Tandler loved pointing out mistakes. If the universe gave honorary degrees for pointing out minor math errors in salary cap blog posts, Tandler would have a Ph.D. 

He was smart and he was sharp. Good natured but feisty. 

He could dish it out plenty in a media room full of alphas. And he literally dished it out; Tandler controlled all the plastic utensils and paper plates that every media member used at Redskins Park. When we were running low on forks, Tandler would put out some not too subtle calls to action. 

I think for a while he considered the podcast an annoyance, but somewhere along the way, we had a breakthrough. He realized its potential, and everywhere we went, listeners came up and told us how much they enjoyed it. 

That made an impact on RT. And seemingly overnight, he was all in. That’s when things really started to gain steam. Wherever I am in my career, Tandler played a huge role in it. 

But that kind of doesn’t matter now. We will keep the pod going but it will never be the same. Not better, not worse, but way, way different. Same thing with writing and TV. The show will go on, but it won't be the same. It will never be the same. 

In the hours since I learned of Tandler’s passing, I’ve done some reading. I drank a bunch. And I ended up landing on some YouTube videos. 

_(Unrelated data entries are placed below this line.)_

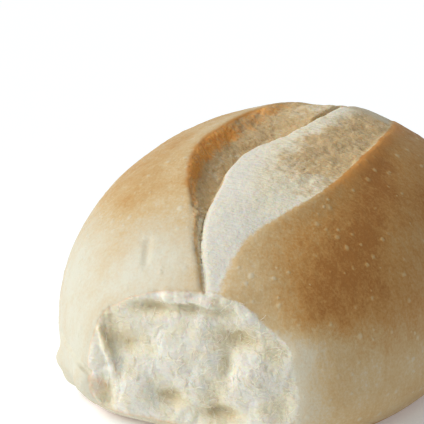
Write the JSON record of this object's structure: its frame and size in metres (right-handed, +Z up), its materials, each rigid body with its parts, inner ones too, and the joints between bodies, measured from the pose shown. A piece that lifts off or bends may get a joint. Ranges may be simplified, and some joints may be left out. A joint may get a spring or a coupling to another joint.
{
  "type": "bread roll",
  "caption": "Short white bread roll with one wide lengthwise slash, baked as one piece, with a torn crumb face at one end and a flat base.",
  "frame": {"origin": "centre of the bounding box, at the level of the flat base", "axes": "+Y along the roll from the torn end to the baked end, +X across it, +Z up"},
  "size_m": [0.088, 0.1094, 0.0523],
  "materials": {
    "baked_crust": "matt baked crust, golden to orange brown on the lips of the slash, with cream crumb in the slash and on the torn face"
  },
  "bodies": {
    "root": {"bread_roll": "baked_crust"}
  },
  "joints": []
}
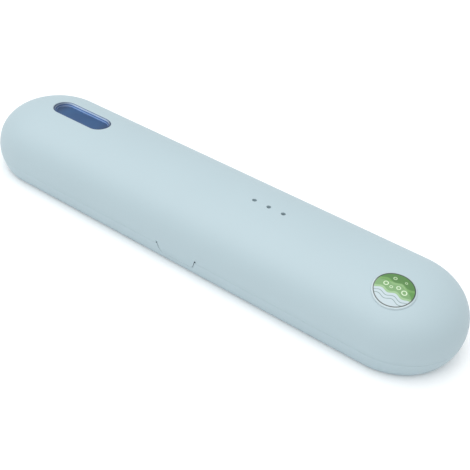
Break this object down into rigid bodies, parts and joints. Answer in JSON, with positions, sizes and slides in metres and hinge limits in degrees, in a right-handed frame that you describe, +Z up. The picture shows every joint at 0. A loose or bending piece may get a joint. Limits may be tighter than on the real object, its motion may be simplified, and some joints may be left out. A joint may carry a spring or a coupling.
{
  "type": "uv toothbrush sterilizer case",
  "caption": "Pale blue travel case that lights a toothbrush with UV lamps: a long domed lid with a tinted window and vents, hinged on a shallow base with a charging port and a power button.",
  "frame": {"origin": "centre of the flat underside of the base", "axes": "+X from the brush head end, which has the window, to the handle end; +Y from the clasp at the front to the hinge at the back; +Z up"},
  "size_m": [0.22, 0.055, 0.0288],
  "materials": {
    "pale_blue_abs": "satin moulded ABS, pale blue",
    "white_abs": "smooth moulded ABS, white",
    "blue_lens": "polished tinted acrylic",
    "clear_plastic": "clear polished acrylic",
    "sticker_resin": "printed label under clear domed resin",
    "silicone": "matt moulded silicone",
    "circuit_board": "green solder mask",
    "lamp_board_white": "white solder mask on aluminium",
    "lamp_ceramic": "fired ceramic lamp package",
    "black_plastic": "moulded epoxy, black",
    "cream_nylon": "moulded nylon, cream",
    "battery_foil": "pouch of laminated foil",
    "foam_tape": "double-sided foam tape",
    "red_lead": "extruded PVC insulation, red",
    "black_lead": "extruded PVC insulation, black",
    "steel": "bright zinc-plated steel",
    "nickel": "nickel-plated magnet"
  },
  "bodies": {
    "base": {"base_shell": "pale_blue_abs", "inner_tray": "white_abs", "uv_lens": "clear_plastic", "light_pipe": "clear_plastic", "status_led": "clear_plastic", "neck_rest": "silicone", "handle_rest": "silicone", "main_board": "circuit_board", "uv_lamp_board": "lamp_board_white", "uv_lamp_1": "lamp_ceramic", "uv_lamp_2": "lamp_ceramic", "uv_lamp_3": "lamp_ceramic", "tact_switch": "black_plastic", "hall_sensor": "black_plastic", "control_chip": "black_plastic", "battery_socket": "cream_nylon", "battery_plug": "cream_nylon", "battery": "battery_foil", "battery_tape": "foam_tape", "battery_lead_red": "red_lead", "lamp_lead_red": "red_lead", "battery_lead_black": "black_lead", "lamp_lead_black": "black_lead", "hinge_pin_left": "steel", "hinge_pin_right": "steel", "tray_screw_head_end": "steel", "tray_screw_handle_end": "steel", "tray_screw_front": "steel", "tray_screw_back": "steel", "board_screw_left": "steel", "board_screw_right": "steel", "usb_port": "steel"},
    "lid": {"lid_shell": "pale_blue_abs", "window_lens": "blue_lens", "lid_magnet": "nickel", "sticker": "sticker_resin"},
    "button": {"power_button": "pale_blue_abs", "switch_plunger": "cream_nylon"}
  },
  "joints": [
    {"name": "lid_hinge", "type": "hinge", "parent": "base", "child": "lid", "pos_m": [0, 0.027, 0.0082], "axis": [-1, 0, 0], "range_deg": [0, 120]},
    {"name": "button_press", "type": "slide", "parent": "base", "child": "button", "axis": [0, -1, 0], "range_m": [0, 0.0005], "stiffness_N_per_m": 400}
  ]
}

The one I kept going back to was Jimmy V’s famous ESPY speech. Before he died, Jimmy V implored us all to think, laugh and cry every day, and that would lead to a good, full life. 

If there was ever a dude that laughed, it was Rich Tandler. 

His belly laugh was contagious, and his wit was superior. There were the wacky Tandler’s Got Jokes, and the sly one liners about players, plays and our road antics. 

It wasn’t all laughter either. Tandler was smart as hell, and he was always thinking about new ways to present content for Redskins fans. 

Seriously, our organization employs an army of young and talented digital-first thinkers. And Tandler generated more web traffic than all of them. He constantly tried to figure out why people would read something, or the optimal time for us to drop a new podcast. 

Where I’m an idea guy, Tandler was all execution. I’m a terrible planner and constantly late. Tandler would be on time and busting my chops about our lack of schedule. It’s just how we operated. 

As for crying, Tandler didn't do it much. I did see him tear up from laughing a few times, and once because it was real windy when we were taping a segment and something got in his eye. 

I’m not much of a crier either. I’m glad that Jimmy V was, but it’s just not me. 

Thinking about Tandler though in the last 36 hours, there have been some truly hard moments. He was kind and gracious. A true gentleman. 

He never took personal shots at the team we cover, or their front office. Plenty do. He would certainly say when things were bad, and say it loudly. He was binary in a world full of context. 

He was a good dude. He was my coworker, my partner and my friend. 

And damn if it isn’t getting dusty in here all of a sudden.